[Modeling code records]
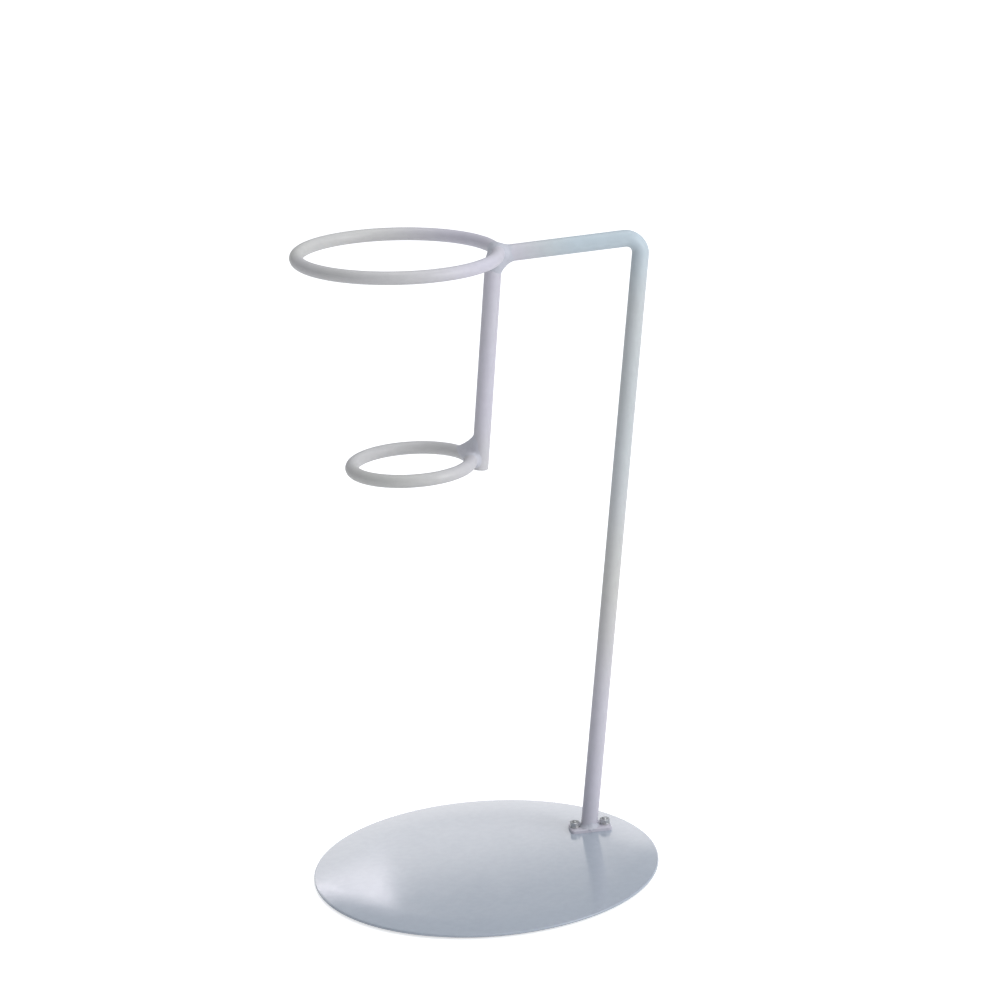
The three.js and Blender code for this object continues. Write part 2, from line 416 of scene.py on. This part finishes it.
# ---------------------------------------------------------------- shared effects


def orange_peel_group():
    """The soft dimpling of a baked powder coat, as height and as a share for roughness."""
    group, given, out = new_group(
        "orange_peel",
        [("Dimples per metre", "Float", 700.0), ("Waves per metre", "Float", 90.0)],
        [("Height", "Float"), ("Sheen share", "Float")],
    )
    dimples = object_noise(group, given.outputs["Dimples per metre"], detail=1.5)
    waves = object_noise(group, given.outputs["Waves per metre"], detail=1.0)
    low_waves = math_node(group, "MULTIPLY", waves.outputs[0], 2.5)
    height = math_node(group, "ADD", dimples.outputs[0], low_waves)
    link(group, (height, out.inputs["Height"]), (waves.outputs[0], out.inputs["Sheen share"]))
    return group


def tone_drift_group():
    """Slow drift of the colour with place on the object: lilac low down and by the hanging bar, cool up the
    upright.

    The heights and the distances along X between which each tone comes or goes are in metres.
    """
    group, given, out = new_group(
        "tone_drift",
        [("Plain", "Color"), ("Lilac", "Color"), ("Cool", "Color"), ("Patches per metre", "Float", 14.0)],
        [("Colour", "Color")],
    )
    coordinates = add(group, "TexCoord")
    split = add(group, "SeparateXYZ")
    link(group, (coordinates.outputs["Object"], split.inputs[0]))
    along, height = split.outputs["X"], split.outputs["Z"]
    near_floor = remap(group, height, 0.06, 0.15, 1.0, 0.0)
    high_up = remap(group, height, 0.18, 0.26)
    near_bars = remap(group, along, -0.03, 0.03, 0.1, 1.0)
    inner_side = remap(group, along, 0.035, 0.070, 1.0, 0.0)
    lilac_top = math_node(group, "MULTIPLY", high_up, math_node(group, "MULTIPLY", near_bars, inner_side))
    patches = object_noise(group, given.outputs["Patches per metre"], detail=1.0)
    drift = remap(group, patches.outputs[0], 0.35, 0.65, -0.15, 0.15)
    lilac = math_node(group, "ADD", math_node(group, "ADD", near_floor, lilac_top), drift)
    lilac.node.use_clamp = True
    half_way_up = remap(group, height, 0.13, 0.22, 0.0, 0.4)
    at_arm = remap(group, height, 0.29, 0.335, 0.0, 0.6)
    outer_bar = remap(group, along, 0.035, 0.075)
    cool = math_node(group, "MULTIPLY", outer_bar, math_node(group, "ADD", half_way_up, at_arm))
    body = mix_colours(group, lilac, given.outputs["Plain"], given.outputs["Lilac"])
    colour = mix_colours(group, cool, body, given.outputs["Cool"])
    fine = object_noise(group, 260, detail=3.0)
    mottled = remap(group, fine.outputs[0], 0.3, 0.7, 0.98, 1.015)
    scaled = add(group, "VectorMath", operation="SCALE")
    link(group, (colour, scaled.inputs[0]), (mottled, scaled.inputs["Scale"]))
    link(group, (scaled.outputs[0], out.inputs["Colour"]))
    return group


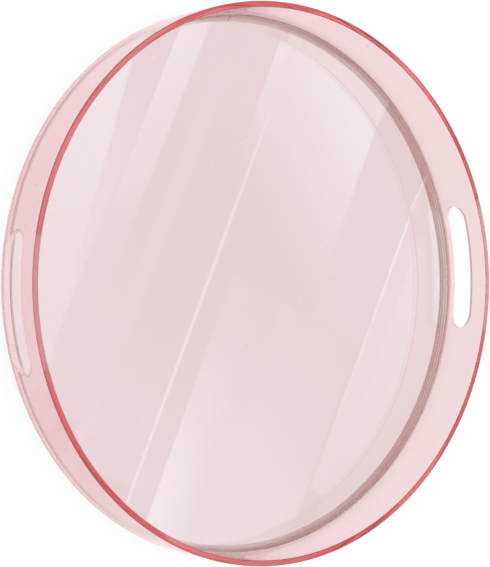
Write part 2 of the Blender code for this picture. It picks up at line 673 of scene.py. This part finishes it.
def rose_acrylic(name, far_painted_shade, near_painted_shade, rim_height, tint, density):
    """Polished transparent acrylic: its colour comes from the depth of sheet that light crosses.

    The outside of the broad faces carries a painted shade, from one level at the far side to another at the
    middle and the near side. Above a height lies the rim, with no painted shade at the far side and a
    darker painted shade at the near side. Light that is already inside the sheet meets no painted shade."""
    material, tree, shader, place = new_material(name)
    painted_shade_wander = 0.02
    speck_roughness = 0.3
    haze = place_group(tree, "handling_haze", place, -800, 300, Spacing=14.0)
    parts = node_at(tree, "ShaderNodeSeparateXYZ", -980, 500)
    tree.links.new(place, parts.inputs["Vector"])
    # Painted shade on the outside faces: its border wanders a little with the haze, and it runs from the
    # far side to the middle, with a darker painted shade on the near rim.
    wander = math_node(tree, "MULTIPLY", -640, 420, haze.outputs["Mask"], painted_shade_wander)
    across = math_node(tree, "ADD", -640, 600, parts.outputs["X"], wander)
    nearness = share_between(tree, across, -TRAY_RADIUS, PAINTED_SHADE_MIDDLE, -480, 600)
    painted_shade = blend_colors(tree, nearness, far_painted_shade, near_painted_shade, -320, 560)
    rim_painted_shade = blend_colors(tree, nearness, WHITE, NEAR_RIM_PAINTED_SHADE, -320, 760)
    on_rim = math_node(tree, "GREATER_THAN", -480, 360, parts.outputs["Z"], rim_height)
    outside = blend_colors(tree, on_rim, painted_shade, rim_painted_shade, -160, 660)
    inside = node_at(tree, "ShaderNodeNewGeometry", -640, 200).outputs["Backfacing"]
    surface = blend_colors(tree, inside, outside, WHITE, -160, 460)
    tree.links.new(surface, shader.inputs["Base Color"])
    scratches = place_group(tree, "fine_scratches", place, -800, -100, Spacing=420.0)
    dust = place_group(tree, "dust_specks", place, -800, -350, Spacing=150.0)
    polish = map_range(tree, haze.outputs["Mask"], 0.0, 0.012, -560, 50)
    speckled = math_node(tree, "MULTIPLY", -560, -250, dust.outputs["Mask"], speck_roughness)
    tree.links.new(math_node(tree, "ADD", -300, 0, polish, speckled), shader.inputs["Roughness"])
    make_clear(shader, ACRYLIC_IOR)
    add_bump(tree, shader, scratches.outputs["Height"], strength=0.15, distance=0.00002)
    add_depth_tint(tree, tint, density)
    return material


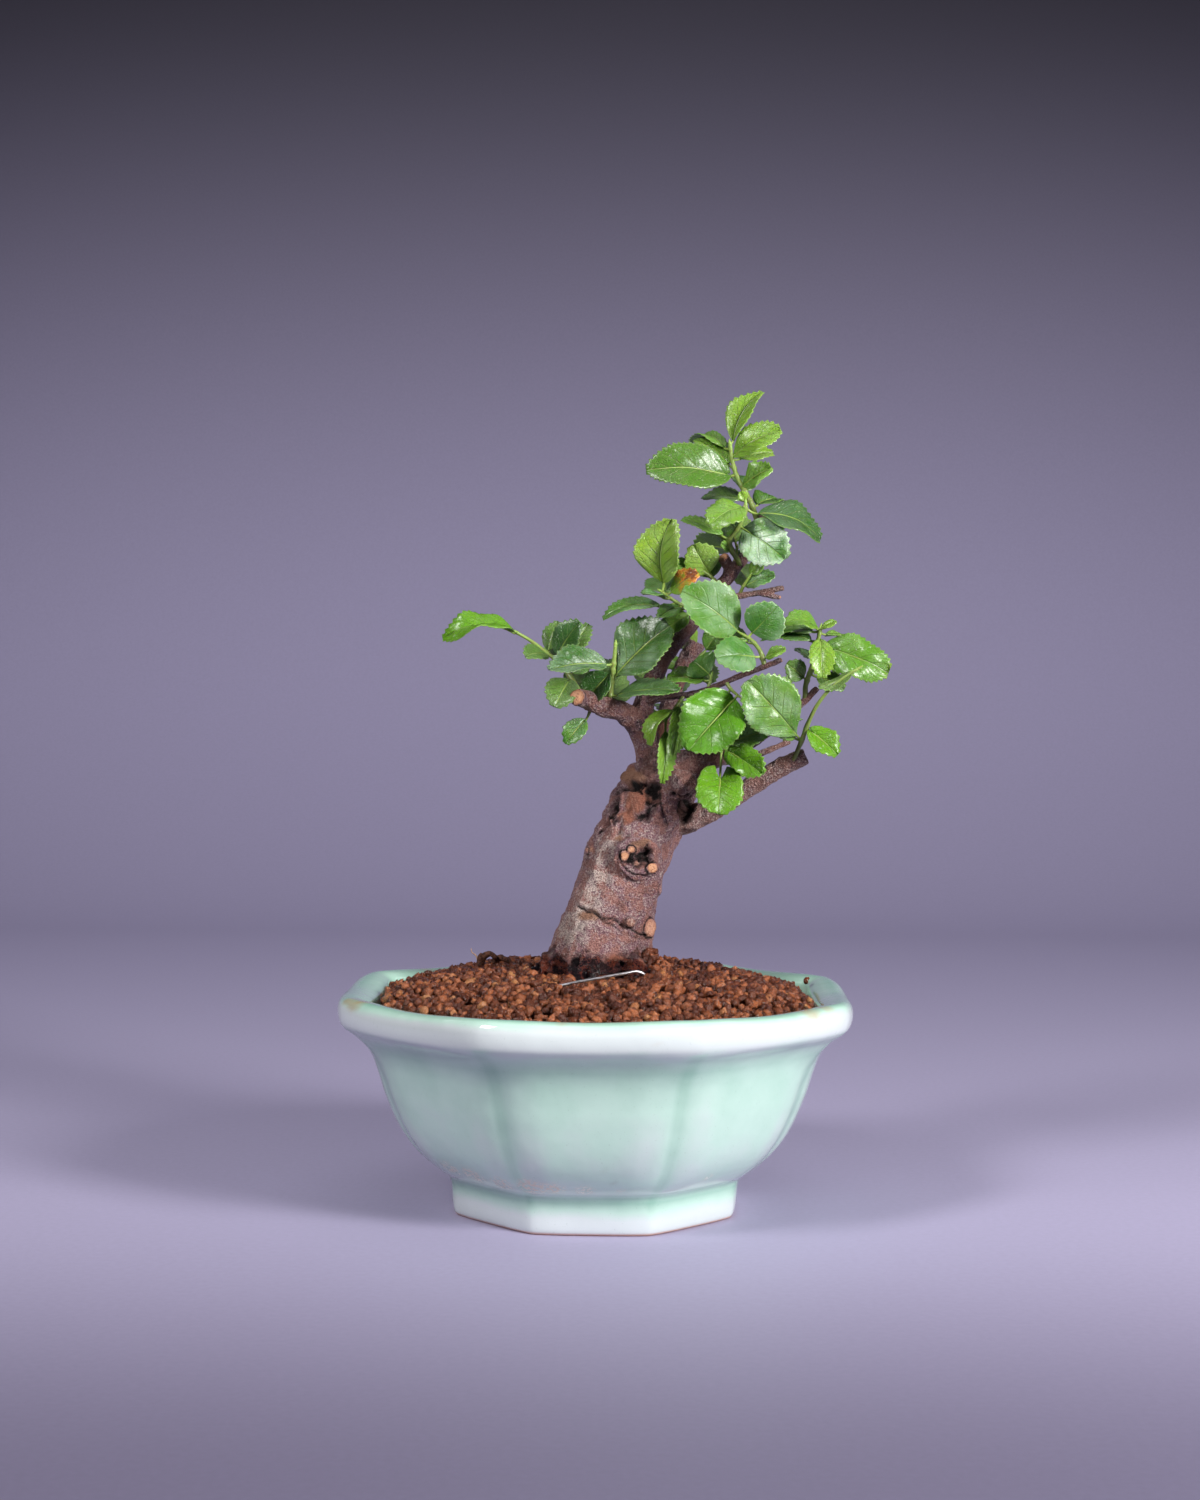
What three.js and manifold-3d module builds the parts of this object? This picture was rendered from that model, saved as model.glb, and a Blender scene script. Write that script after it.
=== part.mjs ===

WORK TO BE COMPLETED: Copy the material above, line for line.

ANSWER TO THE PROBLEM:
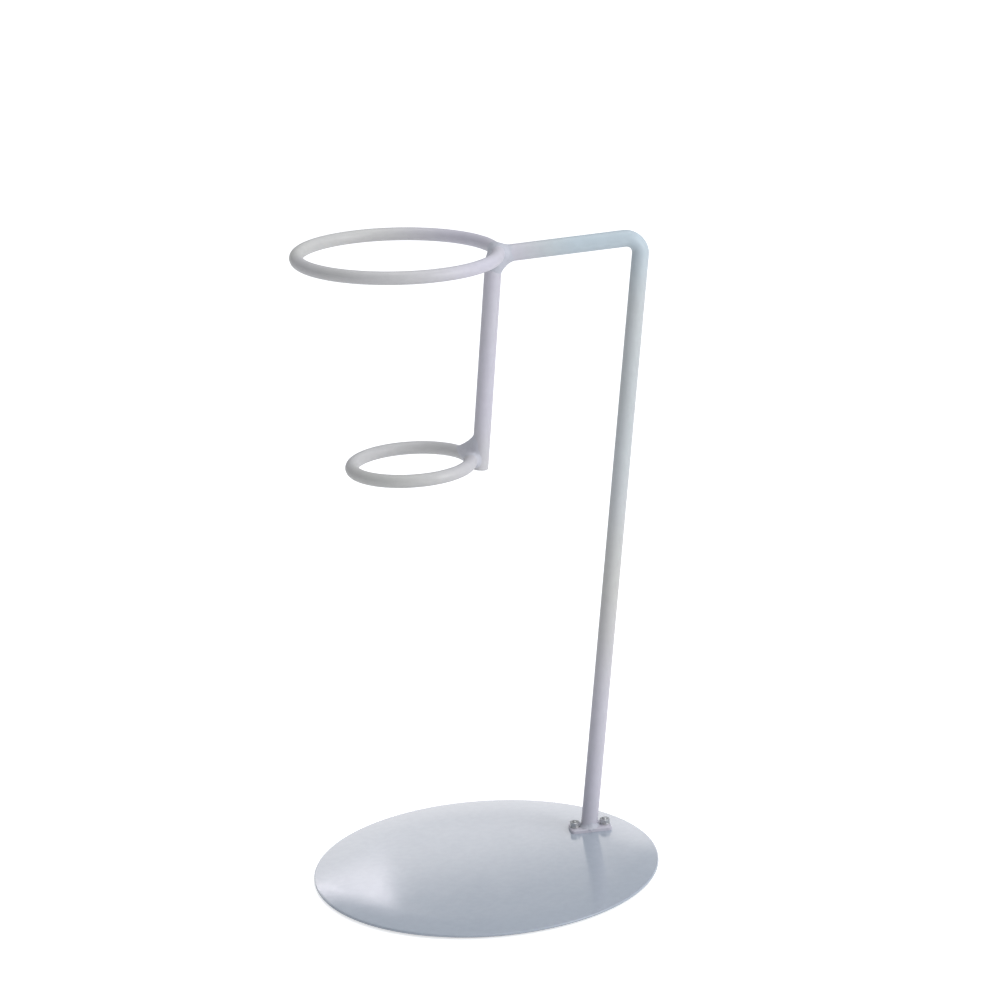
The three.js and Blender code for this object continues. Write part 2, from line 416 of scene.py on. This part finishes it.
# ---------------------------------------------------------------- shared effects


def orange_peel_group():
    """The soft dimpling of a baked powder coat, as height and as a share for roughness."""
    group, given, out = new_group(
        "orange_peel",
        [("Dimples per metre", "Float", 700.0), ("Waves per metre", "Float", 90.0)],
        [("Height", "Float"), ("Sheen share", "Float")],
    )
    dimples = object_noise(group, given.outputs["Dimples per metre"], detail=1.5)
    waves = object_noise(group, given.outputs["Waves per metre"], detail=1.0)
    low_waves = math_node(group, "MULTIPLY", waves.outputs[0], 2.5)
    height = math_node(group, "ADD", dimples.outputs[0], low_waves)
    link(group, (height, out.inputs["Height"]), (waves.outputs[0], out.inputs["Sheen share"]))
    return group


def tone_drift_group():
    """Slow drift of the colour with place on the object: lilac low down and by the hanging bar, cool up the
    upright.

    The heights and the distances along X between which each tone comes or goes are in metres.
    """
    group, given, out = new_group(
        "tone_drift",
        [("Plain", "Color"), ("Lilac", "Color"), ("Cool", "Color"), ("Patches per metre", "Float", 14.0)],
        [("Colour", "Color")],
    )
    coordinates = add(group, "TexCoord")
    split = add(group, "SeparateXYZ")
    link(group, (coordinates.outputs["Object"], split.inputs[0]))
    along, height = split.outputs["X"], split.outputs["Z"]
    near_floor = remap(group, height, 0.06, 0.15, 1.0, 0.0)
    high_up = remap(group, height, 0.18, 0.26)
    near_bars = remap(group, along, -0.03, 0.03, 0.1, 1.0)
    inner_side = remap(group, along, 0.035, 0.070, 1.0, 0.0)
    lilac_top = math_node(group, "MULTIPLY", high_up, math_node(group, "MULTIPLY", near_bars, inner_side))
    patches = object_noise(group, given.outputs["Patches per metre"], detail=1.0)
    drift = remap(group, patches.outputs[0], 0.35, 0.65, -0.15, 0.15)
    lilac = math_node(group, "ADD", math_node(group, "ADD", near_floor, lilac_top), drift)
    lilac.node.use_clamp = True
    half_way_up = remap(group, height, 0.13, 0.22, 0.0, 0.4)
    at_arm = remap(group, height, 0.29, 0.335, 0.0, 0.6)
    outer_bar = remap(group, along, 0.035, 0.075)
    cool = math_node(group, "MULTIPLY", outer_bar, math_node(group, "ADD", half_way_up, at_arm))
    body = mix_colours(group, lilac, given.outputs["Plain"], given.outputs["Lilac"])
    colour = mix_colours(group, cool, body, given.outputs["Cool"])
    fine = object_noise(group, 260, detail=3.0)
    mottled = remap(group, fine.outputs[0], 0.3, 0.7, 0.98, 1.015)
    scaled = add(group, "VectorMath", operation="SCALE")
    link(group, (colour, scaled.inputs[0]), (mottled, scaled.inputs["Scale"]))
    link(group, (scaled.outputs[0], out.inputs["Colour"]))
    return group


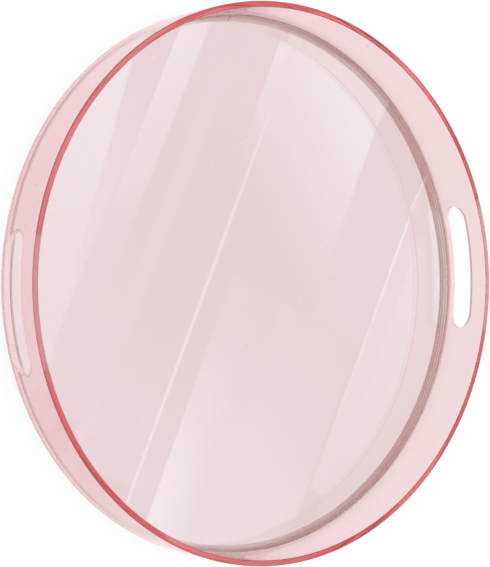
Write part 2 of the Blender code for this picture. It picks up at line 673 of scene.py. This part finishes it.
def rose_acrylic(name, far_painted_shade, near_painted_shade, rim_height, tint, density):
    """Polished transparent acrylic: its colour comes from the depth of sheet that light crosses.

    The outside of the broad faces carries a painted shade, from one level at the far side to another at the
    middle and the near side. Above a height lies the rim, with no painted shade at the far side and a
    darker painted shade at the near side. Light that is already inside the sheet meets no painted shade."""
    material, tree, shader, place = new_material(name)
    painted_shade_wander = 0.02
    speck_roughness = 0.3
    haze = place_group(tree, "handling_haze", place, -800, 300, Spacing=14.0)
    parts = node_at(tree, "ShaderNodeSeparateXYZ", -980, 500)
    tree.links.new(place, parts.inputs["Vector"])
    # Painted shade on the outside faces: its border wanders a little with the haze, and it runs from the
    # far side to the middle, with a darker painted shade on the near rim.
    wander = math_node(tree, "MULTIPLY", -640, 420, haze.outputs["Mask"], painted_shade_wander)
    across = math_node(tree, "ADD", -640, 600, parts.outputs["X"], wander)
    nearness = share_between(tree, across, -TRAY_RADIUS, PAINTED_SHADE_MIDDLE, -480, 600)
    painted_shade = blend_colors(tree, nearness, far_painted_shade, near_painted_shade, -320, 560)
    rim_painted_shade = blend_colors(tree, nearness, WHITE, NEAR_RIM_PAINTED_SHADE, -320, 760)
    on_rim = math_node(tree, "GREATER_THAN", -480, 360, parts.outputs["Z"], rim_height)
    outside = blend_colors(tree, on_rim, painted_shade, rim_painted_shade, -160, 660)
    inside = node_at(tree, "ShaderNodeNewGeometry", -640, 200).outputs["Backfacing"]
    surface = blend_colors(tree, inside, outside, WHITE, -160, 460)
    tree.links.new(surface, shader.inputs["Base Color"])
    scratches = place_group(tree, "fine_scratches", place, -800, -100, Spacing=420.0)
    dust = place_group(tree, "dust_specks", place, -800, -350, Spacing=150.0)
    polish = map_range(tree, haze.outputs["Mask"], 0.0, 0.012, -560, 50)
    speckled = math_node(tree, "MULTIPLY", -560, -250, dust.outputs["Mask"], speck_roughness)
    tree.links.new(math_node(tree, "ADD", -300, 0, polish, speckled), shader.inputs["Roughness"])
    make_clear(shader, ACRYLIC_IOR)
    add_bump(tree, shader, scratches.outputs["Height"], strength=0.15, distance=0.00002)
    add_depth_tint(tree, tint, density)
    return material


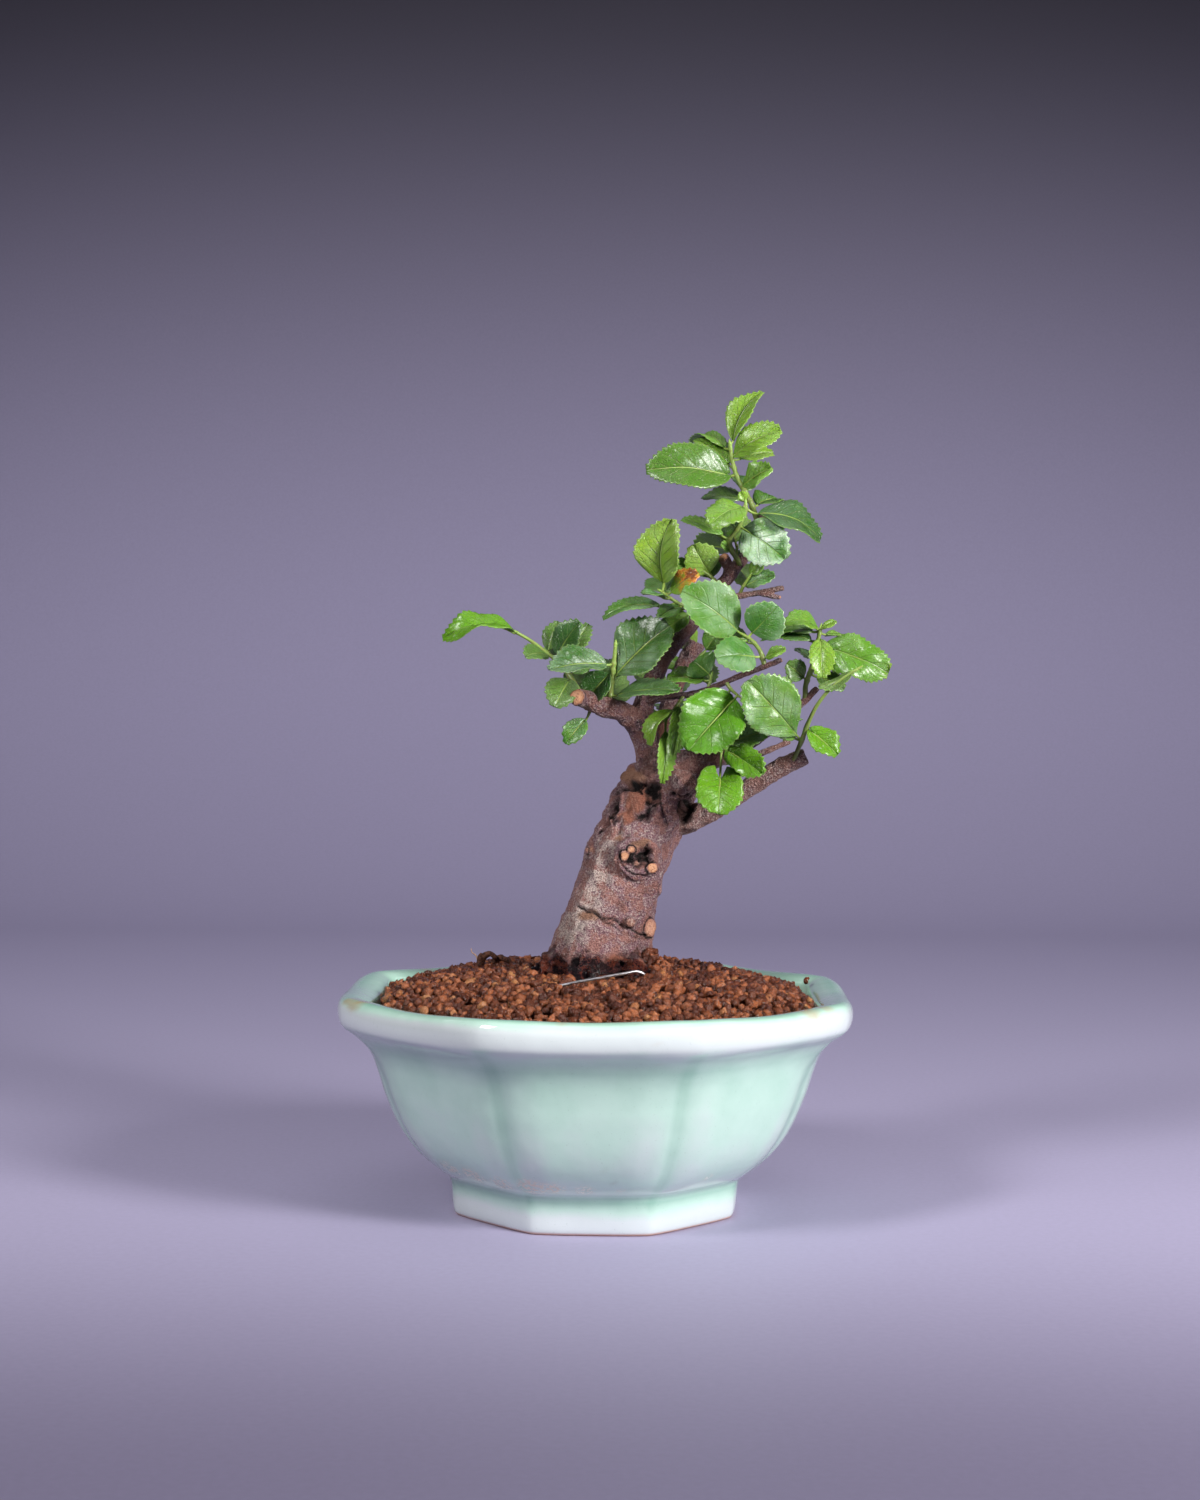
What three.js and manifold-3d module builds the parts of this object? This picture was rendered from that model, saved as model.glb, and a Blender scene script. Write that script after it.
=== part.mjs ===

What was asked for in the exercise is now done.